In hammering out details of his overall vision, Ryan said that it became obvious that the only way to pay for a permanent and growing economy in all areas of the country is through a very large and very dedicated national public-private partnership, comprised of all stakeholders in both government and industry.

This national public-private series of partnerships is “a broader agenda” than any current approaches, he said.

“This is the new space for a new political movement. It is the sweet spot for both interests and for society in toto.”

“We can’t have just public spending, although that is a key component,” he said. “We have to create an environment that attracts private sector, venture capital to regions like ours by creating reasons for them to invest here.”

Looking at the recent history of the flow of investment capital, Ryan said that “80 percent of venture capital investment is concentrated in the same three states that have the largest share of the tech business.”

Ending this imbalance through public-private partnerships that can help “plug in” every geographic area in the country together falls on leadership, he said. “Leadership is about culture. Leadership creates cultures. We need a culture in the United States that appreciates the idea that government and the private sector can pull together, and we need leaders who can help change the current culture away from ‘you’re in the in-group or the out-group.’ In this country, everybody gets to sit at the same table.”
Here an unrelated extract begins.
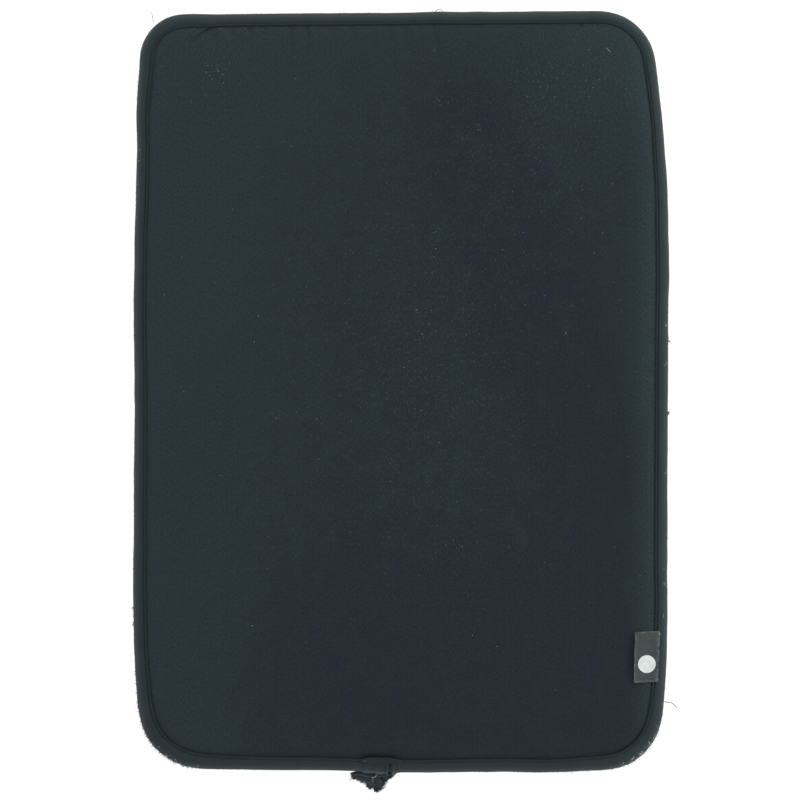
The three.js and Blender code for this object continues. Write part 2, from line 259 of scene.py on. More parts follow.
def whole_seam(step):
    return np.arange(0, SEAM_LENGTH - step / 2, step)


def swell(s, seed, wavelength, amount):
    """A soft random wave round the seam, the same at every call."""
    rng = np.random.default_rng(seed)
    waves = max(3, int(SEAM_LENGTH / wavelength))
    total = np.zeros_like(np.asarray(s, float))
    for k in range(max(1, waves // 2), waves + 1, max(1, waves // 12)):
        phase = rng.uniform(0, 2 * math.pi)
        total += rng.uniform(0.4, 1) * np.sin(2 * math.pi * k * s / SEAM_LENGTH + phase)
    return amount * total / 2.5


def fade(value, low, high):
    """0 up to low, 1 from high on, smooth between."""
    t = np.clip((value - low) / (high - low), 0, 1)
    return t * t * (3 - 2 * t)


FOLD_TOP = seam_place(FOLD_TOP_X, 1)
ZIP_END = seam_place(ZIP_END_X, -1)
PARKED = seam_place(PARKED_X, -1)
TRAVEL = JOINTS["slider_travel"]["range_m"][1] / MM


def from_parked(s):
    """Distances along the seam from where the slider is parked, against its travel."""
    return (s - PARKED + SEAM_LENGTH / 2) % SEAM_LENGTH - SEAM_LENGTH / 2


def zip_shift(s):
    """Keeps the zip on its straight line where the slider runs, whatever the worn seam does."""
    way = from_parked(s)
    runs = fade(way, -TRAVEL - 20, -TRAVEL - 12) * (1 - fade(way, 8, 16))
    return -runs * read_at(SEAM_MOVED, s)


# ---- mesh helpers ------------------------------------------------------------------------

def new_object(name, verts, faces, material, uvs=None, crease_angle=50):
    """A smooth-shaded object with a closed mesh; verts are in millimetres, and uvs are one pair
    for each face corner."""
    mesh = bpy.data.meshes.new(name)
    mesh.from_pydata((np.asarray(verts, float) * MM).tolist(), [], faces)
    mesh.validate()
    if uvs is not None:
        layer = mesh.uv_layers.new(name="cloth")
        layer.data.foreach_set("uv", np.asarray(uvs, np.float32).ravel())
    mesh.shade_smooth()
    mesh.set_sharp_from_angle(angle=math.radians(crease_angle))
    mesh.materials.append(material)
    face_outwards(mesh)
    obj = bpy.data.objects.new(name, mesh)
    bpy.context.scene.collection.objects.link(obj)
    return obj


def face_outwards(mesh):
    """Turns every face of a closed mesh to the outside."""
    shape = bmesh.new()
    shape.from_mesh(mesh)
    bmesh.ops.recalc_face_normals(shape, faces=shape.faces)
    shape.to_mesh(mesh)
    shape.free()


def angles(count):
    """Evenly spaced angles of one turn."""
    return 2 * math.pi * np.arange(count) / count


def ring_index(count, size):
    """The vertex numbers of a row of rings, each closed on its first."""
    index = np.arange(count * size).reshape(count, size)
    return np.hstack([index, index[:, :1]])


def grid_faces(index):
    """The quads of a grid of vertex numbers."""
    corners = (index[:-1, :-1], index[1:, :-1], index[1:, 1:], index[:-1, 1:])
    return np.stack(corners, axis=-1).reshape(-1, 4)


def on_seam(loops, s):
    """The points of a loop of [out, z] for each s."""
    points, out = seam_at(s)
    flat = points[:, None, :] + loops[:, :, :1] * out[:, None, :]
    return np.concatenate([flat, loops[:, :, 1:]], axis=2).reshape(-1, 3)


def swept(name, section, run, material, closed=False):
    """Sweeps section(s), a closed loop of [out, z] for each s, along a run of the seam."""
    loops = section(run)
    count, size = loops.shape[:2]
    verts = on_seam(loops, run)
    index = ring_index(count, size)
    if closed:
        index = np.vstack([index, index[:1]])
    faces = grid_faces(index)
    around = lengths_along(np.concatenate([loops[0], loops[0, :1]]))
    along = np.append(run, run[-1] + run[1] - run[0])[: len(index)]
    spread = np.stack(np.meshgrid(along, around, indexing="ij"), axis=-1).reshape(-1, 2)
    uvs = spread[grid_faces(np.arange(len(spread)).reshape(len(index), size + 1)).ravel()]
    faces = faces.tolist()
    if not closed:
        faces.append(list(range(size)))
        faces.append(list(range((count - 1) * size, count * size)))
        caps = np.zeros((2 * size, 2))
        uvs = np.vstack([uvs, caps])
    return new_object(name, verts, faces, material, uvs)


def tube(path, radii, sides):
    """(verts, faces) of a closed tube along a path of points, round at each."""
    path = np.asarray(path, float)
    ahead = unit(np.gradient(path, axis=0))
    along_no_path = np.array([0.31, 0.17, 0.93])
    side = unit(np.cross(ahead, along_no_path))
    up = np.cross(side, ahead)
    angle = angles(sides)
    ring = np.cos(angle)[None, :, None] * side[:, None] + np.sin(angle)[None, :, None] * up[:, None]
    verts = path[:, None] + np.asarray(radii, float)[:, None, None] * ring
    faces = grid_faces(ring_index(len(path), sides)).tolist()
    faces.append(list(range(sides))[::-1])
    faces.append(list(range((len(path) - 1) * sides, len(path) * sides)))
    return verts.reshape(-1, 3), faces


def strand(name, path, radius, sides, material):
    """One even tube."""
    verts, faces = tube(path, np.full(len(path), radius), sides)
    return new_object(name, verts, faces, material)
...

The big question, though, still hangs over every profile of Tim Ryan: Will his interest in national politics and the national interest in him equate to a run at national office? He is not saying, and nobody else seems to know. But if he does, he will have a lot of support.

“If he so desired, he would be a viable national candidate,” said Betras. “He already has a national footprint.”

Congresswoman Fudge was direct when asked the question. “I don’t have any insight on Congressman Ryan’s political aspirations,” she said, “but I hope that he does have national ambitions. I think he would make a great candidate for national office.”